Now, our AI agent does that. It pulls from our connected sources, reconciles discrepancies, and produces a structured report with commentary. It flags when something looks off, like a sudden CPL spike or a drop in email open rates, and surfaces it before I’d have even noticed.
That frees my team up for the work that actually needs a human brain: strategy, creative judgment, and client conversations.
The Real Pros (And I’m Not Sugarcoating Them)
- Speed. What took half a day now takes minutes. The agent doesn’t need coffee or context-switching time.
- Consistency. Reports come out in the same format, every time, with the same logic applied. No more version drift between analysts.
- It doesn’t miss things. I have a team of smart people. They’re also busy people. The agent doesn’t get distracted.
- It scales. We added two new client accounts without adding headcount on the reporting side.
The Honest Cons You Need to Know About
- Setup takes real effort. Getting the agent connected to your data sources, trained on your definitions, and calibrated to your standards isn’t a weekend project. We spent several weeks on it.
- It can be confidently wrong. If the underlying data is messy, the agent won’t always know that. It’ll report on bad data with the same confidence as good data. Garbage in, garbage out still applies.
- Your team needs to adapt. Some people on my team found it unsettling at first. Be prepared to bring people along with you, not just implement and hope.
- It’s not a decision-maker. The agent tells me what happened and what looks unusual. It doesn’t tell me what to do about it. That part’s still on me.
Why You’ll Be Using One Within 12 Months
Here’s my honest prediction: the teams that are still building reports manually by the end of next year will be at a meaningful disadvantage. Not because AI agents are magic, but because the teams using them will simply have more time to think, test, and move faster.
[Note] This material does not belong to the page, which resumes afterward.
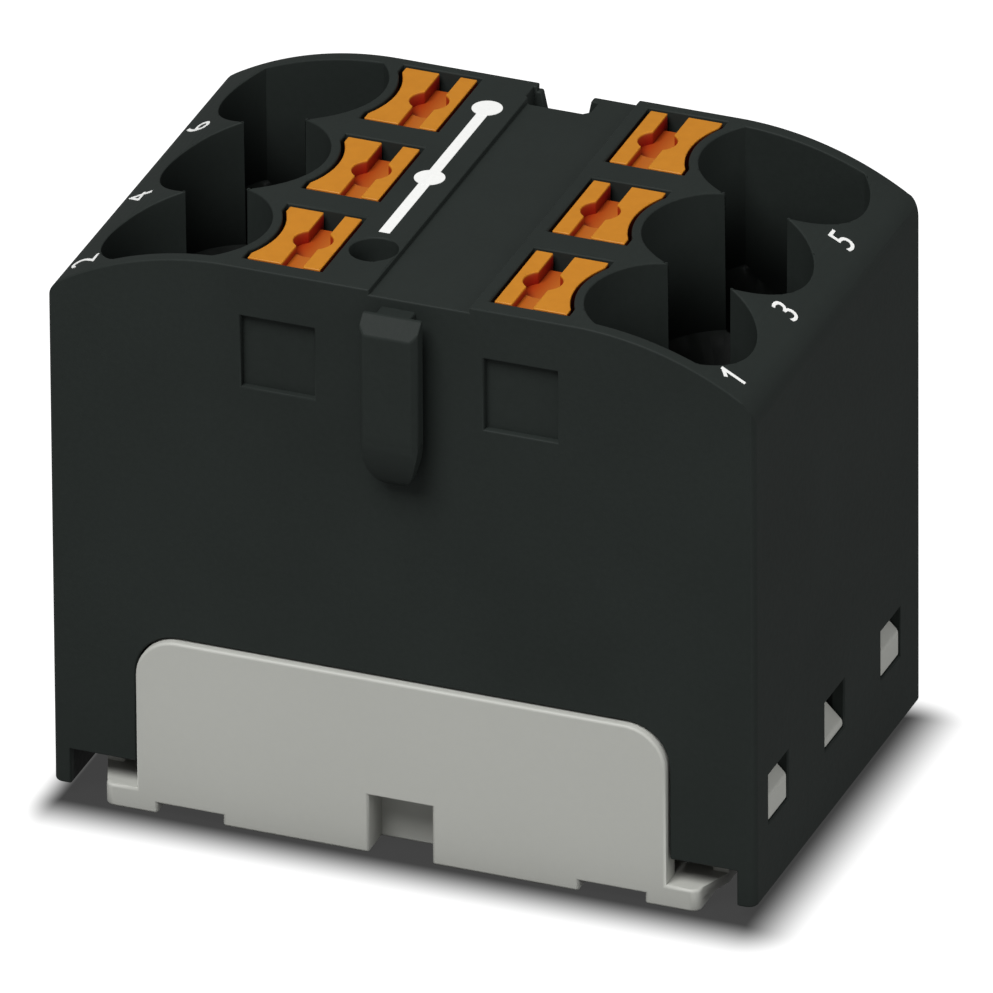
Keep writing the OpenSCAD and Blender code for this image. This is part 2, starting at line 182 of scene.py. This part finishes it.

The barrier to entry is dropping fast. You don’t need a data engineering team or a six-figure software contract to get started. The tools are becoming more accessible, and the use cases are getting clearer.
You don’t have to go all-in on day one. Start with one workflow. Pick the reporting task that eats the most time and hurts the most when it’s late. That’s your starting point.
AI agents aren’t a future concept. They’re a practical tool that’s already changing how marketing teams operate. I was skeptical. Now I’m a convert, with caveats.
If you’re a marketer who wants to spend more time on strategy and less time on data wrangling, it’s worth paying close attention to where this is heading.
Because it’s heading toward your team, whether you’re ready or not.